A number of early rising Romans had already noted with quiet satisfaction the light shining from the Pope’s bedroom. It was good to know you were not the only one up at such an early hour. The light had remained unnoticed throughout the night by Vatican security gnards.

A half-dazed Diego Lorenzi gazed at the lifeless body of Albino Luciani. Next to respond was Father Magee. For the second time within two months he looked upon a dead Pope, but in markedly different circumstances. When Paul VI had died on August 6th, many were gathered around the death bed in Castel Gandolfo, the Papal summer residence just outside Rome. Medical bulletins gave a highly detailed account of the last twenty-four hours of Paul’s life and an equally detailed account of the sequence of physical ailments that led to his death at 9.40 p.m.
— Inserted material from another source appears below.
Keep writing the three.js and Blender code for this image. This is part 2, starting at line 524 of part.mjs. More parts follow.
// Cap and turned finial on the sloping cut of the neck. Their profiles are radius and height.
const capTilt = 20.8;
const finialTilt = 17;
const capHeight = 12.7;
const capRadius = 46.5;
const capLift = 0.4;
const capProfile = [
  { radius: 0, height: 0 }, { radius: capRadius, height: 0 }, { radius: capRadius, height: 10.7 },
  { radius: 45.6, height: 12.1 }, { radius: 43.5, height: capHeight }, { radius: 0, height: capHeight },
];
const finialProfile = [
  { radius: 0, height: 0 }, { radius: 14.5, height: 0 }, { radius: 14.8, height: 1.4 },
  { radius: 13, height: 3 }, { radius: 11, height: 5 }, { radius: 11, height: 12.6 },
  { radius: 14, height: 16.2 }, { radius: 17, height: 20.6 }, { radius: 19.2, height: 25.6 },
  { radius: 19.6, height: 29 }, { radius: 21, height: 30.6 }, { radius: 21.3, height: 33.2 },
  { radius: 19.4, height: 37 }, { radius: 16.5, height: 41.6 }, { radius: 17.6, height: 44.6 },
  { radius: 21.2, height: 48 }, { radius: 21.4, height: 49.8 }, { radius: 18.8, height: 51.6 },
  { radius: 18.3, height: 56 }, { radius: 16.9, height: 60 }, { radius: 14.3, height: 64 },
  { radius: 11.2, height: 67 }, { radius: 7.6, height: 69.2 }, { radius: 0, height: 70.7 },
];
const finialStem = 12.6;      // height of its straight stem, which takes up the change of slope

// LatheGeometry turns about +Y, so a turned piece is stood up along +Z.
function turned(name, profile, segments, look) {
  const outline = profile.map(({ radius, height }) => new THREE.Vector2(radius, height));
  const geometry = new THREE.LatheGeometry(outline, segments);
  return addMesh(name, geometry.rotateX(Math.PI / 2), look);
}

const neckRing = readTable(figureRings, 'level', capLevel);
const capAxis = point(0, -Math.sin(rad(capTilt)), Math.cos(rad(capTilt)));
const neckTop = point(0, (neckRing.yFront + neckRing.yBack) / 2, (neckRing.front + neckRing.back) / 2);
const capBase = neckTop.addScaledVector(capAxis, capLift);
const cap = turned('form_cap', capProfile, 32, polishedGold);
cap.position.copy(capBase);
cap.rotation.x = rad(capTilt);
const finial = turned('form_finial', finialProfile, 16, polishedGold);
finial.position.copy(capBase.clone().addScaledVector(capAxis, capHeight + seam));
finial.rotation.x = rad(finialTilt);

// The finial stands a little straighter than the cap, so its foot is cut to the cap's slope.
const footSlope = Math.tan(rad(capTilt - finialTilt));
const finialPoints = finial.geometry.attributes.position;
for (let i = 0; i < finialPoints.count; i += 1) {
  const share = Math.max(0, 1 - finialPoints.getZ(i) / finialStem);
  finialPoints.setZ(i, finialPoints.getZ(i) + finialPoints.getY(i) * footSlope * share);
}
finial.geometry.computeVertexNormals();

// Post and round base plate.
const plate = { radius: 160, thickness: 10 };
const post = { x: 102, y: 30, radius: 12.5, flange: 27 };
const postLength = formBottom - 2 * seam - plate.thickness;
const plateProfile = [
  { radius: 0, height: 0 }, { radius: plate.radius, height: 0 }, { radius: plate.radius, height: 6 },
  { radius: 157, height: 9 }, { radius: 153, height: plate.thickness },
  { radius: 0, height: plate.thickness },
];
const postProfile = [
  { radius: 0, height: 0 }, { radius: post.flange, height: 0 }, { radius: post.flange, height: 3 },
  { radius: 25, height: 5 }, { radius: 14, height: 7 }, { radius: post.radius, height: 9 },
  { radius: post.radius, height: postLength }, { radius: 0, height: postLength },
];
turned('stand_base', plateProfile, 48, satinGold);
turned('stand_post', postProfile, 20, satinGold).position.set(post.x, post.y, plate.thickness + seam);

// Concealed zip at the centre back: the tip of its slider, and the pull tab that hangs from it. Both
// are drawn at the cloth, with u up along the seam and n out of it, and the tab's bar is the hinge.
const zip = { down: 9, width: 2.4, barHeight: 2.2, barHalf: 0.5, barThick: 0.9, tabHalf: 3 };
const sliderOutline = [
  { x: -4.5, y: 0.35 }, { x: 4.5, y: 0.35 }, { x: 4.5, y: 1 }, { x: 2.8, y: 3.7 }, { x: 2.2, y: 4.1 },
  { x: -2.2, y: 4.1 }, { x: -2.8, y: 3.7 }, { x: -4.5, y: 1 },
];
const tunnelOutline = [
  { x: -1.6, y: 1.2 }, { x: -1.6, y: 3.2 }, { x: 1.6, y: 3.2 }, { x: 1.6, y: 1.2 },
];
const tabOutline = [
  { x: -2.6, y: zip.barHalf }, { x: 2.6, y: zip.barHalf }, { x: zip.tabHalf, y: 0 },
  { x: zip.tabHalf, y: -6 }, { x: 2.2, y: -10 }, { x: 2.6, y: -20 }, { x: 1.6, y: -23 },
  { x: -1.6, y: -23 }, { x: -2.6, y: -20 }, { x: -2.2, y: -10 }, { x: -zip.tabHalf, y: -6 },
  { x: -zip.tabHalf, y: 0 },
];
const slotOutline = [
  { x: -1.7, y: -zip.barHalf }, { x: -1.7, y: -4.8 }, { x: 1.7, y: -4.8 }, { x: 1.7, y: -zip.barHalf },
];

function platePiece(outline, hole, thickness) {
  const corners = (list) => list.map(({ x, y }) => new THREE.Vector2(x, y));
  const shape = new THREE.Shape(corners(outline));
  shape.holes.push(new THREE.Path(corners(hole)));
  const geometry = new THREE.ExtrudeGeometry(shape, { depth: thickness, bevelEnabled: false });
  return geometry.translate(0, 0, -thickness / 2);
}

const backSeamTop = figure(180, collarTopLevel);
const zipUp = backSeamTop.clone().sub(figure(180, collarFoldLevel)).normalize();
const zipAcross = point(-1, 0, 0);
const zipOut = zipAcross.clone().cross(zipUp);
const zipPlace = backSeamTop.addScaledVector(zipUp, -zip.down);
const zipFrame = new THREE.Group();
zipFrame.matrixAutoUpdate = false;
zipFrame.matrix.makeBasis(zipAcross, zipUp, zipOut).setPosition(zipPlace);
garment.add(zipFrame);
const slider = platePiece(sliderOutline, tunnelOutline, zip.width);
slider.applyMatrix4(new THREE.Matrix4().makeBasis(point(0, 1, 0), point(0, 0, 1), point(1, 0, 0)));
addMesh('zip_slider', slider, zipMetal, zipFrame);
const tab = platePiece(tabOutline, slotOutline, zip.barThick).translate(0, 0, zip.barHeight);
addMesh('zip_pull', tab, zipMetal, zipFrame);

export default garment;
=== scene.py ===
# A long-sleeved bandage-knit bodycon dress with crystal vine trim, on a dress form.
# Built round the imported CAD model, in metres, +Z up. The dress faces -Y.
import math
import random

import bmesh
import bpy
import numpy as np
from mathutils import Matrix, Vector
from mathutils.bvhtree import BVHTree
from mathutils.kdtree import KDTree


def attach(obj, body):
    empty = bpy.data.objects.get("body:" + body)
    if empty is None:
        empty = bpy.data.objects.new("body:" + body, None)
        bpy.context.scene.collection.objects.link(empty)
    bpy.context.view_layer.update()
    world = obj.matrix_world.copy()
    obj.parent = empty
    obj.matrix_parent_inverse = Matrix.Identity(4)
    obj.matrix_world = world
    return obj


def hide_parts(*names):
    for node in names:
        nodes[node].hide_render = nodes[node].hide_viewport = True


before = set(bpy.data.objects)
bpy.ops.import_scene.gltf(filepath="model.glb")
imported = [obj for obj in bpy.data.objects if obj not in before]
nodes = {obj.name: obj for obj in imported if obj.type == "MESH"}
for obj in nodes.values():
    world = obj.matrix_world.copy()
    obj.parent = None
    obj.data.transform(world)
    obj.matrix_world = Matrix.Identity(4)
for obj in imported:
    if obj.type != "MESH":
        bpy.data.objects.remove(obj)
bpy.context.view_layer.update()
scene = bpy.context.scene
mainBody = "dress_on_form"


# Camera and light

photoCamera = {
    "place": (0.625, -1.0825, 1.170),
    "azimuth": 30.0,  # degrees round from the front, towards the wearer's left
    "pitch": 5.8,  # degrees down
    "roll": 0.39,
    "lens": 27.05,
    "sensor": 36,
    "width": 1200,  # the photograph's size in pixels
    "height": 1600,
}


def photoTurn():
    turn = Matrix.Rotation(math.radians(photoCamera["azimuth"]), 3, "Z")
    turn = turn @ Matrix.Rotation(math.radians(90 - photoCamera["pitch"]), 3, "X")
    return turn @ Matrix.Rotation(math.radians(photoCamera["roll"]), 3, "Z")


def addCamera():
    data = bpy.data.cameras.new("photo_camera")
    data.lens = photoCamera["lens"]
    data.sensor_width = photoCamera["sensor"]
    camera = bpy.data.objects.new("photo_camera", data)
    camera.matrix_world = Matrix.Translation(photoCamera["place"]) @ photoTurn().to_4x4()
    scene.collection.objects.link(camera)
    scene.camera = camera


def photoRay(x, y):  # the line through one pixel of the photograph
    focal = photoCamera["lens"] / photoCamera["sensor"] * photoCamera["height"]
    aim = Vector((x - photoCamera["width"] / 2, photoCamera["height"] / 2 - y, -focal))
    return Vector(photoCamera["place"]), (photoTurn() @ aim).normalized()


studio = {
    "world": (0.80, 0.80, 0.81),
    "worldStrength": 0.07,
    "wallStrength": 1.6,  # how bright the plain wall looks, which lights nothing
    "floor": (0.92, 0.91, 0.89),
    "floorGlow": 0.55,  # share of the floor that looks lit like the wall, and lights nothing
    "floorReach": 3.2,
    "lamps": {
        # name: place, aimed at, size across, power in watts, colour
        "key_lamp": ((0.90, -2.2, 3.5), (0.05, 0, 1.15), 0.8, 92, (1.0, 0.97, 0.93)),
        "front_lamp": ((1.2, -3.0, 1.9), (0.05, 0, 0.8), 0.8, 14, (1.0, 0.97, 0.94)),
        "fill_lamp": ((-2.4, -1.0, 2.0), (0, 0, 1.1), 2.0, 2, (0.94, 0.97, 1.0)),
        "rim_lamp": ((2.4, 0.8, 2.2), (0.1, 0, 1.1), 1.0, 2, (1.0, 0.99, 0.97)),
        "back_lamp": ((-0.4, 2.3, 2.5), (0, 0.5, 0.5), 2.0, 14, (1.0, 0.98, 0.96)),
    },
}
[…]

Now after a mere 33 days as Pope, Albino Luciani had died alone. Cause of death? Time of death?

After one of the shortest Conclaves in history, one of the shortest reigns. No Pope had died so quickly after his election for nearly 400 years. To find a briefer Papacy it is necessary to go back to 1605, to the days of the Medici Leo XI who served for 17 days. How had Albino Luciani died?

Father Magee’s first action was to telephone Secretary of State Villot, residing two floors below. Less than twelve hours earlier Albino Luciani had told Villot of his impending replacement by
Benelli. Now, far from being a former Secretary of State, the Pope’s death not only ensured he would remain in office until a successor was elected, he also assumed the role of Camerlengo, virtually acting head of the Church. By 5.00 a.m. Villot was in the Pope’s bedroom and had confirmed for himself that Albino Luciani was dead.
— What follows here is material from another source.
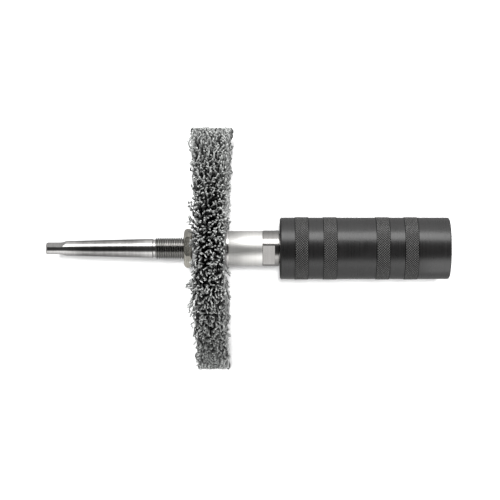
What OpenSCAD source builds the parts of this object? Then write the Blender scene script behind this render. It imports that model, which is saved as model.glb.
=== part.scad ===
// Two-handed rotary wheel brush: a taper shank spindle carries a crimped abrasive nylon
// brush between washers, and a free-running guide handle turns on two ball bearings.
// The tool axis is +X. The origin is on the axis at the gauge plane of the taper.

/* [Taper shank] */
// Taper diameter at the gauge plane
gauge_d = 12.065; // [8:0.005:18]
// Taper length for one unit of diameter change
taper_per = 20.047; // [19:0.001:21]
// Gauge plane to the end of the tang
shank_l = 62; // [50:0.5:80]
// Taper left standing beyond the gauge plane
large_end_l = 7.7; // [3:0.1:12]
// Diameter of the tang
tang_d = 8.7; // [6:0.1:9]
// Thickness across the tang flats
tang_t = 5.2; // [3:0.1:6]
// Straight length of the tang
tang_l = 9.1; // [6:0.1:12]
// Length of the cone between tang and taper
tang_cone_l = 4; // [2:0.1:6]

/* [Clamp thread and nut] */
// Nominal thread diameter, also the journal for the brush
thread_d = 14; // [12:0.1:18]
// Thread pitch
pitch = 1.5; // [1:0.25:2]
// Undercut between taper and thread
relief_l = 1.3; // [0.8:0.1:3]
// Thread standing free beside the nut
thread_free = 18.5; // [10:0.5:30]
// Nut width across flats
nut_af = 22; // [19:0.5:27]
// Nut thickness
nut_t = 5.6; // [4:0.1:11]
// Diameter of the pressure flange
flange_d = 24; // [22:0.5:32]
// Thickness of the pressure flange
flange_t = 4; // [2:0.1:6]
// Thickness of the backing washer
washer_t = 2.5; // [1.5:0.1:4]

/* [Wheel brush] */
// Outside diameter over the filaments
brush_d = 157; // [120:1:200]
// Width over the filaments at the rim
rim_w = 24; // [20:0.5:32]
// Width of the hub bush
hub_w = 17; // [14:0.5:24]
// Diameter of the side plates
plate_d = 72; // [60:1:90]
// Sheet thickness of the side plates
plate_t = 1.2; // [0.8:0.1:2]

/* [Sleeve and collar] */
// Diameter of the spacer sleeve
sleeve_d = 22.6; // [20:0.1:30]
// Length of the spacer sleeve
sleeve_l = 21.95; // [12:0.05:40]
// Diameter of the collar turned on the spindle
collar_d = 23.3; // [21:0.1:30]
// Length of the collar
collar_l = 10.75; // [9:0.05:20]
// Width across the two spanner flats
flats_af = 19; // [16:0.5:21]
// Length of the spanner flats
flats_l = 7.8; // [5:0.1:8.5]

/* [Guide handle] */
// Handle diameter on the plain lands
handle_d = 40; // [38:0.5:52]
// Handle length
handle_l = 110; // [90:1:150]
// Height of the knurled bands above the lands
band_h = 0.4; // [0.2:0.05:1]
// Width of each knurled band
band_w = 9; // [6:0.5:11]
// Chamfer on both handle edges
handle_chamfer = 0.9; // [0.4:0.1:2]

/* [Bearings] */
// Bearing bore
bearing_bore = 15; // [12:0.5:17]
// Bearing outside diameter
bearing_od = 32; // [30:0.5:36]
// Bearing width
bearing_w = 9; // [8:0.5:11]
// Ball diameter
ball_d = 4.762; // [3.5:0.001:5]

/* [Clearances] */
// Radial gap of a running or sliding fit
run_gap = 0.05; // [0.01:0.01:0.1]
// Radial gap of a seated ring
seat_gap = 0.01; // [0.01:0.01:0.03]
// Gap between faces that turn past each other
face_gap = 0.4; // [0.2:0.05:1]

/* [Hidden] */
$fn = 96;

// stations along the axis
x_tang = -shank_l;
x_small = x_tang + tang_l + tang_cone_l;
x_thread = large_end_l + relief_l;
x_nut = x_thread + thread_free;
x_flange = x_nut + nut_t;
x_hub = x_flange + flange_t;
x_washer = x_hub + hub_w;
x_sleeve = x_washer + washer_t;
x_collar = x_sleeve + sleeve_l;
x_spigot = x_collar + collar_l;
x_handle = x_spigot + face_gap;
x_end = x_handle + handle_l;
x_thread_end = x_flange + pitch;

// shank
r_small = (gauge_d + x_small / taper_per) / 2;
r_large = (gauge_d + large_end_l / taper_per) / 2;
tang_r = min(tang_d / 2, r_small - 0.2);
tang_half = min(tang_t / 2, tang_r - 0.6);

// thread and journal
journal_r = thread_d / 2;
thread_r = journal_r - 0.07;
thread_root_r = thread_r - 0.6134 * pitch;
relief_r = min(thread_root_r - 0.2, r_large - 0.3);
slide_r = journal_r + run_gap;
nut_r = max(nut_af, thread_d + 7) / 2;
flange_r = max(flange_d, 2 * nut_r + 1) / 2;

// brush core
bush_end_r = slide_r + 4;
bush_mid_r = bush_end_r + 2;
plate_r = max(plate_d / 2, bush_mid_r + 18);
plate_lip = 0.8;
shoulder_l = 1 + plate_t;
x_core = x_hub + shoulder_l;
core_w = hub_w - 2 * shoulder_l;
core_mid = x_hub + hub_w / 2;
channel_t = 1;
channel_r = plate_r - 9;
channel_h = 6;
wire_r = 1.4;
wire_grip = 0.02;
wire_ring_r = channel_r + channel_t + wire_r + 0.5;
brush_r = max(brush_d / 2, plate_r + 12);
rim_half = max(rim_w, hub_w + 2) / 2;

// sleeve and collar
sleeve_r = max(sleeve_d / 2, slide_r + 2.5);
collar_r = max(collar_d / 2, sleeve_r + 0.3);
flats_half = min(flats_af / 2, collar_r - 1);
flats_turn = 27;
tang_turn = -65;
nut_angle = -6.3;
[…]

If Luciani died naturally, the subsequent actions and instructions given by Villot are completely inexplicable. His behaviour only becomes understandable when related to one specific conclusion. Either Cardinal Jean Villot was part of a conspiracy to murder the Pope, or he saw clear evidence in the Papal bedroom indicating the Pope had been murdered, and promptly determined that to protect the Church the evidence must be destroyed.

Beside the Pope’s bed on a small table was the medicine that Luciani had been taking for low blood pressure. Villot pocketed the medicine and removed the notes on the Papal transfers and appointments from the dead Pope’s hands. They followed the medicine into Villot’s pocket. From his study desk his last Will was removed. Also to vanish from the bedroom were the Pope’s glasses and slippers. None of these items has ever been seen again. Villot then created for the shocked members of the Pope’s household a totally fictitious account of the circumstances leading to the finding of Luciani’s body. He imposed a vow of silence concerning Sister Vincenza’s discovery and instructed the household that news of the death was to be suppressed until he indicated otherwise. Then sitting in the Pope’s study he began to make a series of telephone calls.

Based on the eye-witness accounts of people I have interviewed, the medicine, the glasses, the slippers and the Pope’s last Will were all in the bedroom and the Papal study before Villot entered the rooms. After his initial visit and examination all the items had vanished.